Ø Social work services at the hospital and community health centre have constantly complained that there is a lack of staffing sufficient to meet the needs of both inpatients and those who attend the community health centre. Their role in comforting bereaved families, in supporting victims of road trauma, in supporting mothers of still-born infants, in providing social support to the indigenous community, to the displaced and disadvantaged cannot be met by the current allocation of social workers at Bowral.
Ø Parents waiting for psychological assessments by the Child and Family team at the Bowral Community Health Centre are often waiting for weeks and may even have to self-prioritise their needs against the needs of other families.
Ø Urgent dental treatment at Bowral Community Health Centre is sometimes several weeks wait for local people. The reason is that qualified dentists are in short supply at Bowral, and the administration of their clinical stream is based in Sydney.
Ø The Aged Care Assessment Team (ACAT) struggling with the increased referrals in aged care treatment.
What the SSWAHS Executive does do well is to alienate local private practitioners and to ignore the contribution that local general practitioners, allied health professionals, psychologists, social workers, addictions experts, psychiatrists, counsellors and non-government organisations who can, and do, provide excellent clinical services for the people who attend their practices.
The SSWAHS Executive and Clinical Directors could do more to utilise the local private practitioners in care coordination, ongoing treatment, monitoring health and well-being of the local patients that their limited SSWAHS services are unable to cope with.
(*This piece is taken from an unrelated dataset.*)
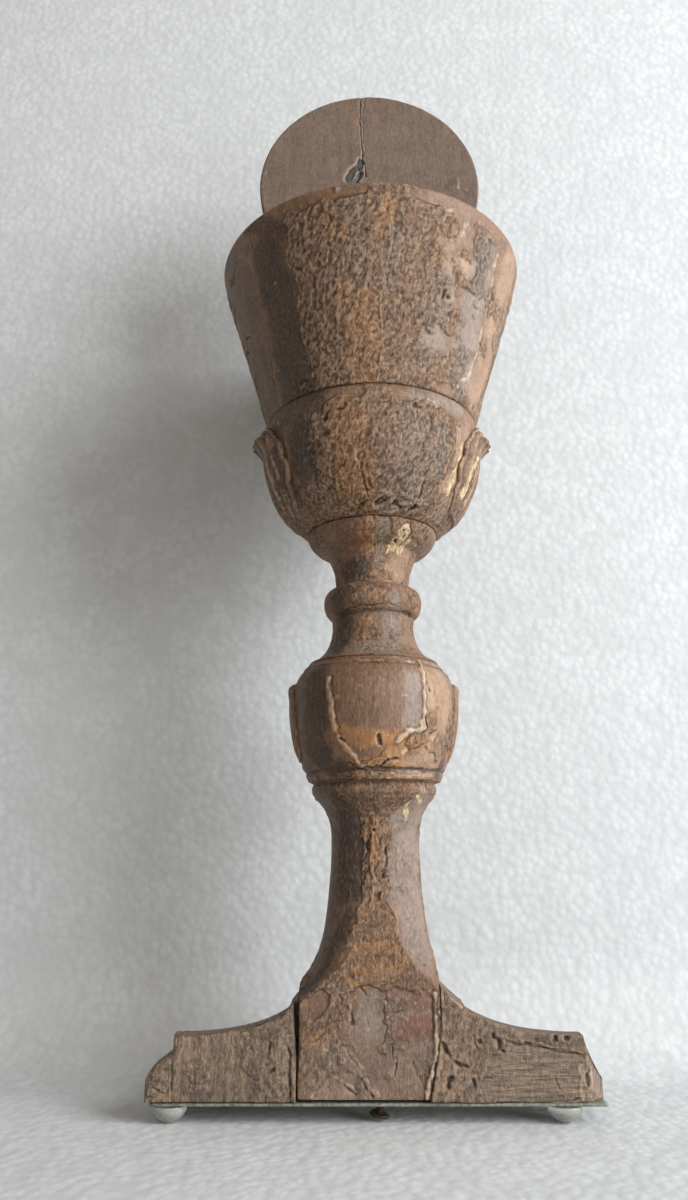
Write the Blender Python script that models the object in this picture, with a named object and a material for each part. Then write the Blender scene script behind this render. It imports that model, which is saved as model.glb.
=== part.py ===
"""Turned and carved wooden communion chalice with a host disc standing in its cup.

Metres, +Z up, the front of the foot towards -Y. The origin is on the table, under the chalice's axis.
Each wooden piece is built with its heights measured from the underside of the wood, and hangs from
an empty that stands at that height above the table. Turned outlines are (radius, height) pairs.
"""

import math

import bmesh
import bpy
from mathutils import Matrix, Vector

# ---- fits ----
GAP = 0.0003  # clearance between neighbouring pieces
LATHE_SEGMENTS = 32
PEG_SEGMENTS = 16
BUMPER_SEGMENTS = 20

# ---- what the chalice stands on ----
BUMPER_RADIUS = 0.00555
BUMPER_HEIGHT = 0.0051
BUMPER_FLAT_RADIUS = 0.0015  # the flat on which a bumper rests
BUMPER_PLACES = {
    "bumper_front_left": (-0.065, -0.010),
    "bumper_front_right": (0.058, -0.010),
    "bumper_rear_left": (-0.059, 0.0095),
    "bumper_rear_right": (0.058, 0.0095),
}
SOLE_THICKNESS = 0.0011
SOLE_HALF_LENGTH = 0.0708
SOLE_HALF_DEPTH = 0.0152
WOOD_BASE = BUMPER_HEIGHT + GAP + SOLE_THICKNESS + GAP  # underside of the wood above the table

# ---- foot ----
FOOT_HALF_DEPTH = 0.0156  # the foot is cut flat in front and behind
BLOCK_REACH = {"left": 0.0246, "right": 0.0192}  # the centre block's sides, off centre to the left
BLOCK_LIFT = 0.0008  # the centre block's hollow underside
FOOT_HALF_LENGTH = 0.072
FOOT_EDGE_HEIGHT = 0.0065  # where the upright edge turns into the ovolo
FILLET_REACH = 0.0639  # the upright step between the ovolo and the hollow
FILLET_BOTTOM = 0.014
FILLET_TOP = 0.0189
HOLLOW_END = (0.0192, 0.0335)  # where the wings' hollow would meet the centre block
WING_BOARD_DEPTH = 0.0060  # thickness of the moulded front board
FLARE_RADIUS = 0.0280  # round root of the wing behind the board
LEDGE_HEIGHT = 0.0090  # low rear part of the wing
LEDGE_REACH = 0.0655

# ---- dowels and nail ----
DOWEL_RADIUS = 0.0020
DOWEL_REACH = 0.0120  # how far a dowel goes into each side of its joint
DOWEL_HEIGHT = 0.0047
DOWEL_DEPTHS = {"front": -0.0040, "rear": 0.0090}
NAIL_PLACE = (0.0005, -0.0090)
NAIL_RADIUS = 0.0012
NAIL_DEPTH = 0.0200  # length of the shank inside the block
NAIL_HEAD_RADIUS = 0.0031
NAIL_HEAD_THICKNESS = 0.0009
NAIL_HEAD_HEIGHT = 0.0018  # middle of the head above the table
NAIL_HEAD_TILT = math.radians(11)

# ---- turned pieces ----
STEM_WAIST = 0.0151
STEM_TOP = 0.0968
STEM_FILLET_RADIUS = 0.0216
KNOP_RADIUS = 0.0292
KNOP_TOP = 0.1380
NECK_TOP = 0.1883
COLLAR_CENTRE = (0.0146, 0.1613)
COLLAR_SIZE = (0.0033, 0.0056)
CALYX_TOP = 0.2312
BAND_CENTRE = (0.0394, 0.2270)
BAND_SIZE = (0.0018, 0.0042)
RIM_RADIUS = 0.0594
RIM_HEIGHT = 0.2980
LIP_THICKNESS = 0.0026
BOWL_FLOOR = 0.2620
PEG_SOCKET_BOTTOM = 0.2420

# tenons: radius, and the height that each reaches
STEM_TENON = (0.0090, 0.1130)
NECK_LOWER_TENON = (0.0080, 0.1220)
NECK_UPPER_TENON = (0.0090, 0.2030)
CUP_TENON = (0.0120, 0.2130)

# ---- leaves ----
LEAF_ROWS = 10
LEAF_COLUMNS = 6
CALYX_LEAF_SPAN = (0.1930, 0.2300)  # foot and tip heights
CALYX_LEAF_HALF_WIDTH = 0.0175
CALYX_LEAF_THICKNESS = 0.0014
CALYX_LEAF_CURL = 0.0026
KNOP_LEAF_SPAN = (0.1050, 0.1305)
KNOP_LEAF_HALF_WIDTH = 0.0080
KNOP_LEAF_THICKNESS = 0.0007
SIDES = {"left": math.pi, "right": 0.0}

# ---- host ----
HOST_RADIUS = 0.0463
HOST_THICKNESS = 0.0060
HOST_EDGE_ROUNDING = 0.0008
HOST_CENTRE_HEIGHT = 0.3443
HOST_SEGMENTS = 56
PEG_RADIUS = 0.0045
SPIGOT_RADIUS = 0.0015
SPIGOT_LENGTH = 0.0083

# ---- colours: base colour, roughness, metallic ----
FINISHES = {
    "old_gilding": ((0.20, 0.105, 0.050), 0.62, 0.0),
    "grey_wood": ((0.17, 0.115, 0.080), 0.78, 0.0),
    "bare_wood": ((0.36, 0.23, 0.13), 0.75, 0.0),
    "sole_card": ((0.24, 0.26, 0.22), 0.80, 0.0),
    "clear_bumper": ((0.80, 0.84, 0.80), 0.15, 0.0),
    "old_iron": ((0.045, 0.030, 0.028), 0.70, 0.85),
}


# ---- outlines ----
def bezier(start, first, second, end, steps=6):
    """Points of a cubic curve, without its start."""
    found = []
    for step in range(1, steps + 1):
        t = step / steps
        weights = ((1 - t) ** 3, 3 * t * (1 - t) ** 2, 3 * t * t * (1 - t), t**3)
        ends = (start, first, second, end)
        found.append(tuple(sum(w * p[axis] for w, p in zip(weights, ends)) for axis in (0, 1)))
    return found


def bulge(centre, size, low, high, steps=6):
    """Points of an upright half ellipse, from the low angle to the high one, in degrees."""
    found = []
    for step in range(steps + 1):
        angle = math.radians(low + (high - low) * step / steps)
        found.append((centre[0] + size[0] * math.cos(angle), centre[1] + size[1] * math.sin(angle)))
    return found


def radius_at(outline, height):
    """Radius of a turned outline at a height, on its outer side."""
    found = 0.0
    for (r0, z0), (r1, z1) in zip(outline, outline[1:]):
        if min(z0, z1) <= height <= max(z0, z1) and z0 != z1:
            found = max(found, r0 + (r1 - r0) * (height - z0) / (z1 - z0))
    return found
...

Instead, the local SSWAHS services are restricted by their Executive and often fail to be proactively supporting their patients to seek out private practitioners for ongoing care, treatment and support.
Ø Medicare Australia has made it much easier for patients seeking ongoing treatment for chronic disease conditions, for mental illnesses, for pregnancy support and for access to ongoing health services for Indigenous people. This is usually available through their general practitioner, or psychiatrist.
Ø If you are a patient of one of the Hospital or Community Health Centre health services ask them for a list of local private practitioners in your area so that you can inform your general practitioner of your choice.
Finally, what if SSWAHS stays in control of our hospital and community health services? Will it be more of the same? Will they continue to strip away the clinical services that our growing population should be expecting to have local access to?
And if this is the outcome what can we as a local community in the Southern Highlands expect to see?
A Bowral Hospital without specialist services will become an Emergency Department outpost for Campbelltown Hospital. Local maternity, surgical services, inpatient treatment for cardiac and stroke patients will be moved north. Our aged population, which is constantly increasing with retirement villages and the expanding aged care residential facilities, will be travelling north if they require hospital based treatment.
Or perhaps Bowral Hospital will become another Balmain Hospital in the SSWAHS Grand Plan. A Geriatric Hospital denuded of all health services not relevant to aged care.
If this is NOT what YOU want – then become an advocate, an activist, or an agitator. Make your voice heard NOW by SSWAHS!
If you are happy with the current micro-management, control and plans of the SSWAHS Executive and Clinical Directors – then do nothing! But don’t complain in the future if you don’t get the health service at Bowral that you or your family need!